Now through digital cable, this is finally possible.

It's probably the oldest revolutionary technology in home entertainment, always a promise never lived up on. Digging through old magazines, I've stumbled across predictions that such technology would be commonplace by the distant future of the year 2000.

That 1967 article was a little off in most aspects. By its account, we should now be able to download dreams to a computer, and drive our cars through blasts of air in glass tubes. But it gave us a pretty accurate vision of Video on Demand (VoD).

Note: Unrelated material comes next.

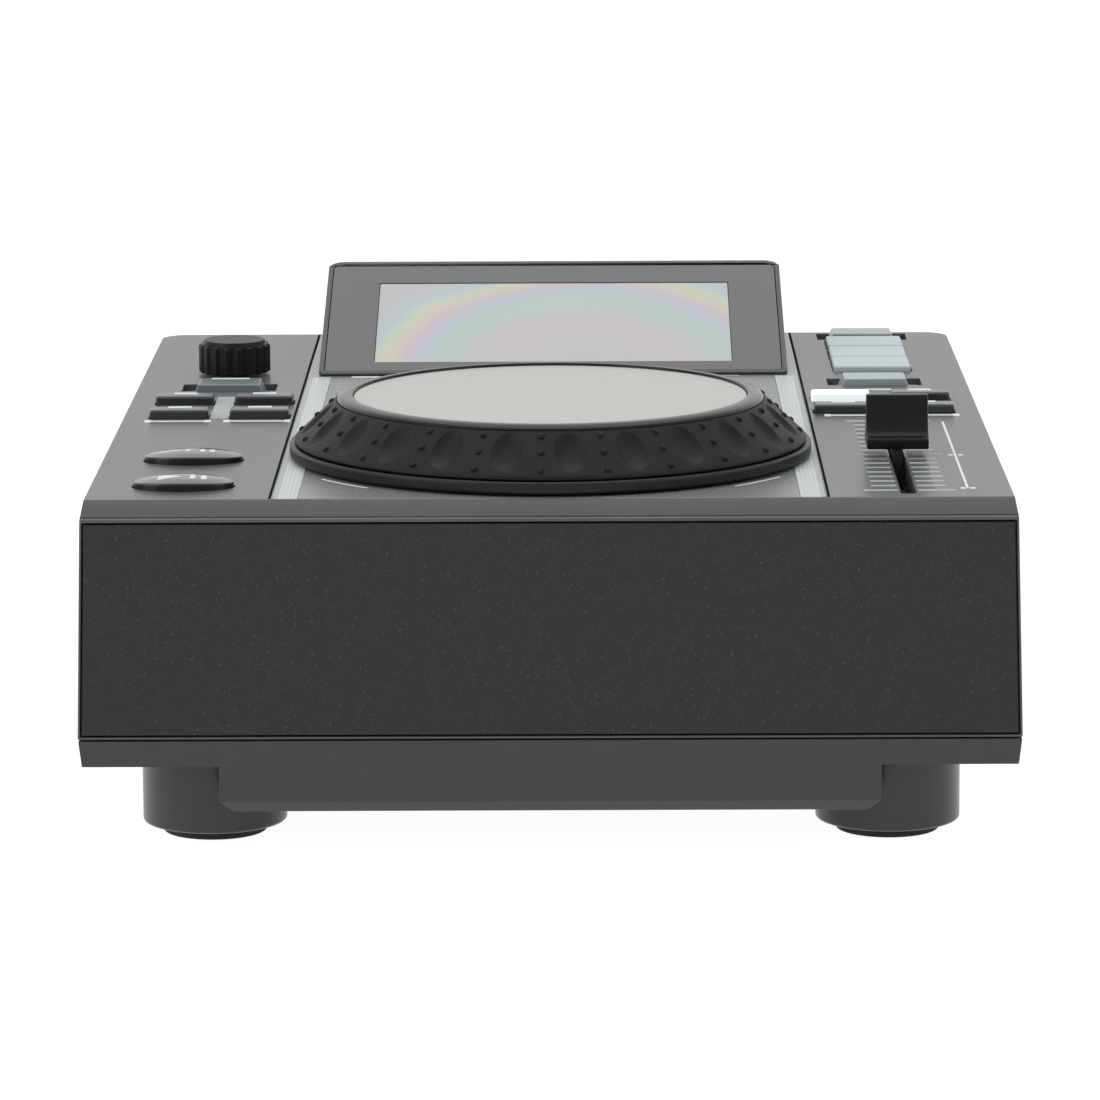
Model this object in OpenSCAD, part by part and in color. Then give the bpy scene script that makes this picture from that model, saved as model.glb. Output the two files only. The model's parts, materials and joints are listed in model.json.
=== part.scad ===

Digital television is sluggish to take off. While quite a few North Americans have DTV sets, few subscribe to digital cable. Consumers are stalling to join this imminent revolution in home entertainment, because there's not enough content to make it worth while. Cable providers are stalling to provide more content, because there's not enough subscribers to make it worth while.

But two notables in the kids TV field, one on each side of the Canadian-American border, are starting to push a new way to see TV.

PBS Kids Sprout Excitingly enough, PBS has a digital cable station of PBS KIDS on the way to air this fall. But adding to that is a partnership between Comcast, PBS, Sesame Workshop, and HiT Entertainment will bring us PBS Kids Sprout, a VoD channel also to launch this fall.

Imagine being able to pause, fast forward, and rewind the program your child is watching, like Sesame Street, Bob the Builder, Barney & Friends, Thomas & Friends, Angelina Ballerina, Sagwa: The Chinese Siamese Cat, Caillou, The Berenstain Bears, Jay Jay the Jet Plane, Teletubbies, or Dragon Tales.

"This partnership provides a second home for the popular, award-winning children's programming block that PBS stations premiere in every home in America, free and over-the-air," added Pat Mitchell, PBS President and CEO. "Delivered locally on cable in association with our stations, and via satellite, the new service extends the access to these programs that children love and parents trust to 24 hours a day, seven days a week."

A category of "Children's Favorites" will circulate through other titles from PBS, like Boohbah, George Shrinks, Seven Little Monsters, Kratt's Creatures, Zoboomafoo, Archibald the Koala, Big Sister Little Brother, Adventures of Captain Pugwash, Three Friends & Jerry, Dennis & Gnasher, Fireman Sam, Pingu, and Noddy.